Zak’s Daily Round-Up
Market Position: Gold Targets $1,200 above 200 Day Line
BP (BP.): $60 a Barrel Forecast Saves the Day
Although I have to admit that I do not think there is a snowball’s chance in hell of the price of Crude Oil getting back to $60 as BP has suggested, the market seems to believe that this could be on the cards. Evidence for this comes from the way that the shares have rebounded from the worst levels of this week and this year towards 322p. Of course, the market has had plenty of time to absorb gloom and doom with regard to BP, especially given the way that the company has been on the receiving end of an extended financial slap in the wake of the Deepwater Horizon disaster in the Gulf of Mexico in 2010. This event clearly forced the company to look at its assets and liabilities and presumably decide what was best and worst about its strategy and portfolio. This may have had the benefit of delivering a rejig of its operations to leave it less exposed to the current severe downturn in the sector. Or at least this is what the bulls will be hoping for. That said, the negative argument would suggest that the only reason BP does not appear to be a total sell now, and is perhaps a dead cat bounce situation, is because there is a delay in what the company is reporting now – over a period when Crude Oil averaged, say $50 a barrel – whereas a real time update would have the company in an even worse state than the worst profits performance for 20 years. Nevertheless, it may be said from a charting perspective that, provided there is no weekly close back below the 320p zone, we could at least see a retest of the main post November resistance at 400p plus. Indeed, it would appear that the top of the November gap at 401p could make for a reasonable target.
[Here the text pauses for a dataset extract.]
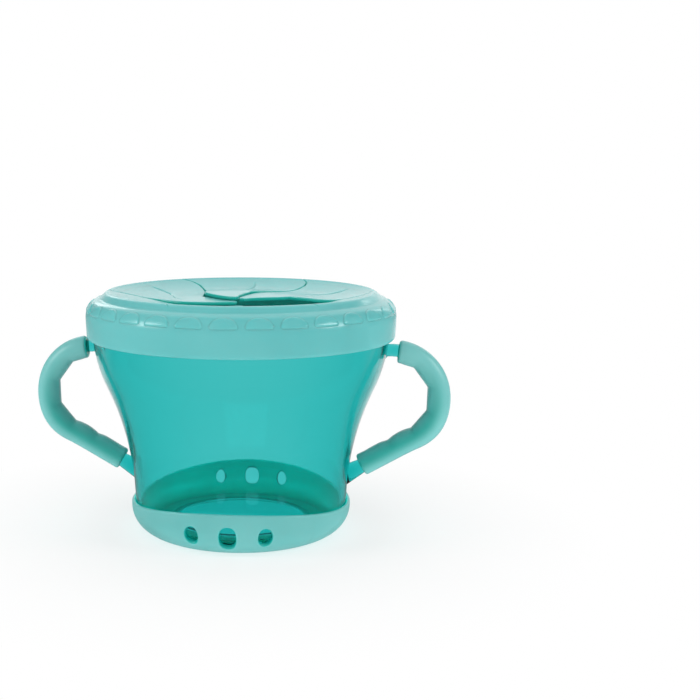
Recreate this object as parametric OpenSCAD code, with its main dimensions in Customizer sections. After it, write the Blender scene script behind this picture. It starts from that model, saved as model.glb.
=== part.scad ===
// Toddler's snack container: a two-handled bowl with a soft boot, soft grips
// and a soft lid whose six flaps let a hand in and keep the snacks from spilling.
// Millimetres, +Z up, +X through the right handle, origin under the middle of the base.

/* [Bowl] */
// Outside radius of the bowl at its foot
foot_r = 38.6; // [34:0.2:46]
// Outside radius of the bowl at its rim
rim_r = 53.3; // [47:0.1:62]
// Height of the bowl's rim above the table
rim_z = 79; // [66:0.5:95]
// Upright band under the rim, which the lid covers
rim_band = 4; // [2:0.5:8]
// Height at which the wall's curve turns from hollow to full
flare_turn_z = 53.5; // [44:0.5:58]
// Thickness of the bowl's wall
bowl_wall = 1.8; // [1.4:0.1:2.4]
// Thickness of the bowl's floor
bowl_floor = 2.3; // [1.6:0.1:3]
// Depth of the round boss under the floor
boss_depth = 0.9; // [0.4:0.1:1.4]
// Radius of the moulding nub under the boss
nub_r = 2.2; // [1:0.1:4]
// Height of the moulding nub
nub_h = 0.4; // [0.2:0.1:0.6]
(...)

Rolls-Royce (RR.): Profits Warnings and Fund Raisings
It would appear that after no less than five profits warnings in the recent past, jet engine group Rolls-Royce has become more famous for issuing negative RNSs, rather than producing anything which might enable aircraft to fly. This is said particularly in the aftermath of the latest $2.7bn jet engine order from Norwegian Aerospace Technology, which by rights really should have turned the tables in terms of sentiment towards this company. Unfortunately, it seems to be the case that the market holds this company in such low regard that even this delicious sounding order has not really turned the price action around. This is not too surprising as the financial press look to be rather more interested in speculation regarding a possible rights issue of £1bn being in the offing, instead of any great bonus from new business. However, even if the rights issue is sorely needed, it seems that from where we are now, with the shares having more than halved from their 2015 peaks above 1,000p, the treatment of the company has been rather harsh. This is because on the face of it, with crude oil prices at multi year lows, and the aviation / defence areas both very much in demand at the moment, one would venture to suggest – albeit cautiously – that the balance of risk at this point is back in favour of the bulls. This is even if there is a cash call. Indeed, it would probably be the case, even if the FTSE 100 was not also at its recent lows, and threatening at least an intermediate recovery. The fact that the index is so near to the floor of the range suggests that, at least while the 500p zone is held, a return to post November resistance at 600p plus could be on the cards over the next 1-2 months, even if the dreaded profits warnings are not finally out of the picture.
Small Caps Focus
Plethora Solutions (PLE): Above 2p Zone Targets 4p
Before I start off with the charting angle on Plethora Solutions, it may be worth disclosing that the fundamental business of the pharma group is something that is beyond me – and given the subject matter, I am happy for this to be the case. That said, looking at the daily chart of the premature ejaculation treatment group, it can be said that the price action of late has been relatively brutal, if you are a bull of the stock. In particular, there was the agony of the temporary break of the former November 2.65p support. The fact that the shares have just been able to break back above this level on a weekly close basis does provide a decent assurance in terms of the chances of at least an intermediate recovery. Therefore from a technical perspective one is able to suggest that, provided there is no break back below the 2.06p February support, the upside here should be towards the area of the 50 day / 200 day moving averages in the 4p zone over the next 1-2 months.
Skil Ports & Logistics (SPL): Extended Saucer Reversal
Skil Ports & Logistics does not perhaps quite sound like a company which could be in the FTSE 100, but at least from a technical perspective one can say that this is a situation which has very positive credentials. Indeed, one would say that given the backdrop of the stock market, and the way these shares have outperformed, one would expect great things, if not the full blue chip status one day. The reason for the relative optimism is the way that we have been treated to an extended saucer shaped reversal on the daily chart from as long ago as March last year. The stock is currently threatening to consolidate above the former 2015 resistance at 75p. The message at the moment is that, provided there is no end of day close back below this level over the next few sessions, one would be looking for a best case scenario target as high as the 2015 price channel top at 140p over the next 2-3 months.